Records with modeling code:
================

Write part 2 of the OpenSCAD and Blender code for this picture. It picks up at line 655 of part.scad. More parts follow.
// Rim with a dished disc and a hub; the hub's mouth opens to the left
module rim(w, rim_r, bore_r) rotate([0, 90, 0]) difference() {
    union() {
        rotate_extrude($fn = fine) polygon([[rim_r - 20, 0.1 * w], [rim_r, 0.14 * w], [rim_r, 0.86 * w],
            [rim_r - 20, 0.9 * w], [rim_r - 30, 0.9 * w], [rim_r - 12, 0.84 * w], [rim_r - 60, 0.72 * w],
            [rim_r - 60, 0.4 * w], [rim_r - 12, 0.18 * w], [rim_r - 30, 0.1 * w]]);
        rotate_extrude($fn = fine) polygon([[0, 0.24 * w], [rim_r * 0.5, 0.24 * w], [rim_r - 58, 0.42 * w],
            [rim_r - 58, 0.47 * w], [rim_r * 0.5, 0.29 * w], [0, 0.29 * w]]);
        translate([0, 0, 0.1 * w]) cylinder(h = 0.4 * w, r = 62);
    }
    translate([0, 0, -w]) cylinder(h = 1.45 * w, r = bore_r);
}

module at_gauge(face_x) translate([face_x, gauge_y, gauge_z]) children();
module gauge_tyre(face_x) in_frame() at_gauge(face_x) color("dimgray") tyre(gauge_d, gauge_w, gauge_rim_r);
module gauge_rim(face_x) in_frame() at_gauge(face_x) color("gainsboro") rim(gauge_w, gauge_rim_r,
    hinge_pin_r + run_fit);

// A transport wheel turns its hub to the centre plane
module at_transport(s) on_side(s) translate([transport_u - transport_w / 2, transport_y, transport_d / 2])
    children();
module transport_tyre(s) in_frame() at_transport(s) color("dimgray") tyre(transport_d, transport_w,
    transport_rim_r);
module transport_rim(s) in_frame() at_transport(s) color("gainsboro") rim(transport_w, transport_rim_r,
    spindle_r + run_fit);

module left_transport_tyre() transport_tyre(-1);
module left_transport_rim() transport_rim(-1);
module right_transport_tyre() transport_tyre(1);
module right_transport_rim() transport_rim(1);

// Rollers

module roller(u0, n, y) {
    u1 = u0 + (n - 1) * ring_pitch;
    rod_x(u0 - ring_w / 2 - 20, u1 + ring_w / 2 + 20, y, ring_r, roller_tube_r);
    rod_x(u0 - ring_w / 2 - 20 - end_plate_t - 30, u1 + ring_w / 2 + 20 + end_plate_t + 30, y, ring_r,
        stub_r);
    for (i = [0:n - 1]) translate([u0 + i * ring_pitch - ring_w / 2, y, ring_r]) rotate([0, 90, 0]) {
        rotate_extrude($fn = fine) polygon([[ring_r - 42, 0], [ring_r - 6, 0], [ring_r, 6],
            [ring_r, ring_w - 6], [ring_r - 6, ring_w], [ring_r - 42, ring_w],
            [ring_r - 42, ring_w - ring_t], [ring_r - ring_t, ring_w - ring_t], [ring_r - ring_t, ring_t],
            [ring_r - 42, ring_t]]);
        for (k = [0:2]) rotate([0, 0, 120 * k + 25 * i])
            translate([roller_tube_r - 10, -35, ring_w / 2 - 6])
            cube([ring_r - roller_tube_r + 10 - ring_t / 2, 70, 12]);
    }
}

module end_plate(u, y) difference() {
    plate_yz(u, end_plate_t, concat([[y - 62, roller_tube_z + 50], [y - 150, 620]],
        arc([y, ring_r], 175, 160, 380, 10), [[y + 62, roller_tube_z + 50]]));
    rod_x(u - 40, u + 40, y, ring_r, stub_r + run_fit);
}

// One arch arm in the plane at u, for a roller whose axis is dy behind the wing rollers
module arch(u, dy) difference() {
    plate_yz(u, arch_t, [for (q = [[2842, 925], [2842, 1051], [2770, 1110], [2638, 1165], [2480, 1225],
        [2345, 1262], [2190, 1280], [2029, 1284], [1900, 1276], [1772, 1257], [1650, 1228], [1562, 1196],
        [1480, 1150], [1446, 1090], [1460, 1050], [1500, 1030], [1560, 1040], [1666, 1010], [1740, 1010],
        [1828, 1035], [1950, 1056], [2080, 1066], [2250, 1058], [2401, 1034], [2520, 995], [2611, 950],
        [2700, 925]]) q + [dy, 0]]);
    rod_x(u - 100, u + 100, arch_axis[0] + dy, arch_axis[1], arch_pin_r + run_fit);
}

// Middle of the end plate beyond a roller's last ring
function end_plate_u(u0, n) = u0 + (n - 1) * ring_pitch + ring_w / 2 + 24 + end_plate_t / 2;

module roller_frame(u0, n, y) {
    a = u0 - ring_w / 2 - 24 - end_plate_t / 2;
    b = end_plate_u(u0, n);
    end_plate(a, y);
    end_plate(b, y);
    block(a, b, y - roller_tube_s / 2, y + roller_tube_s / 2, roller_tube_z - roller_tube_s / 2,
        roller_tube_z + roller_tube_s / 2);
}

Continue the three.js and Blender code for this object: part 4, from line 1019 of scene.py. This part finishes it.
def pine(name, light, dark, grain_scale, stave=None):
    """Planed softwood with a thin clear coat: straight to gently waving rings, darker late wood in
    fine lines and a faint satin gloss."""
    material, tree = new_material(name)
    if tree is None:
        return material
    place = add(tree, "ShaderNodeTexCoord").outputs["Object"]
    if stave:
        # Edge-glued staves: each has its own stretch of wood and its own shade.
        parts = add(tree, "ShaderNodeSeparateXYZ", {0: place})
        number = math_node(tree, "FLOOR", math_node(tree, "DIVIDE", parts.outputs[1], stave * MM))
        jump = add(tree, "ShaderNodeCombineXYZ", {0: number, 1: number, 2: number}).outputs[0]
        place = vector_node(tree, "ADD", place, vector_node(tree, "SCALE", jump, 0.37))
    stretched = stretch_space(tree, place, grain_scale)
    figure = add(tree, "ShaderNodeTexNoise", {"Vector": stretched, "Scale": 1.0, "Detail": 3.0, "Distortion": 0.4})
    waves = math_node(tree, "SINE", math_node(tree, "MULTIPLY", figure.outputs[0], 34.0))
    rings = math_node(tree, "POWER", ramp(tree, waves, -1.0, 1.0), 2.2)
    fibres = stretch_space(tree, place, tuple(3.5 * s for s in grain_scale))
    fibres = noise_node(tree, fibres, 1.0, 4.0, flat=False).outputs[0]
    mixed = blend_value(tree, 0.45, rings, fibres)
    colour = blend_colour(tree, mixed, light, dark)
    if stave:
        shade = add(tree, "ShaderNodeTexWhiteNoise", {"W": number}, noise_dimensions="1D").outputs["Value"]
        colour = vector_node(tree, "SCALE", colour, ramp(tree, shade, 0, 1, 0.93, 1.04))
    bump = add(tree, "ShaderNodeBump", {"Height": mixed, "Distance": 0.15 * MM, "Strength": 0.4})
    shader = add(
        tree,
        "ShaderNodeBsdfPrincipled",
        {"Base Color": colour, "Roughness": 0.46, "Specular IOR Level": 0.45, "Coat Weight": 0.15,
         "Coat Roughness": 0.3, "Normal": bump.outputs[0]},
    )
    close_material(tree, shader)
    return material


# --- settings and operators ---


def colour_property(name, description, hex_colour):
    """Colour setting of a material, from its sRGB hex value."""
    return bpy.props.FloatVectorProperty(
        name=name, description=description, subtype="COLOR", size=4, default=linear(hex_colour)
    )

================

What you should do:
Quote exactly the first line of the entries and every line after it, stopping with the line that contains "hinge_pin_r + run_fit);".

In response:
Write part 2 of the OpenSCAD and Blender code for this picture. It picks up at line 655 of part.scad. More parts follow.
// Rim with a dished disc and a hub; the hub's mouth opens to the left
module rim(w, rim_r, bore_r) rotate([0, 90, 0]) difference() {
    union() {
        rotate_extrude($fn = fine) polygon([[rim_r - 20, 0.1 * w], [rim_r, 0.14 * w], [rim_r, 0.86 * w],
            [rim_r - 20, 0.9 * w], [rim_r - 30, 0.9 * w], [rim_r - 12, 0.84 * w], [rim_r - 60, 0.72 * w],
            [rim_r - 60, 0.4 * w], [rim_r - 12, 0.18 * w], [rim_r - 30, 0.1 * w]]);
        rotate_extrude($fn = fine) polygon([[0, 0.24 * w], [rim_r * 0.5, 0.24 * w], [rim_r - 58, 0.42 * w],
            [rim_r - 58, 0.47 * w], [rim_r * 0.5, 0.29 * w], [0, 0.29 * w]]);
        translate([0, 0, 0.1 * w]) cylinder(h = 0.4 * w, r = 62);
    }
    translate([0, 0, -w]) cylinder(h = 1.45 * w, r = bore_r);
}

module at_gauge(face_x) translate([face_x, gauge_y, gauge_z]) children();
module gauge_tyre(face_x) in_frame() at_gauge(face_x) color("dimgray") tyre(gauge_d, gauge_w, gauge_rim_r);
module gauge_rim(face_x) in_frame() at_gauge(face_x) color("gainsboro") rim(gauge_w, gauge_rim_r,
    hinge_pin_r + run_fit);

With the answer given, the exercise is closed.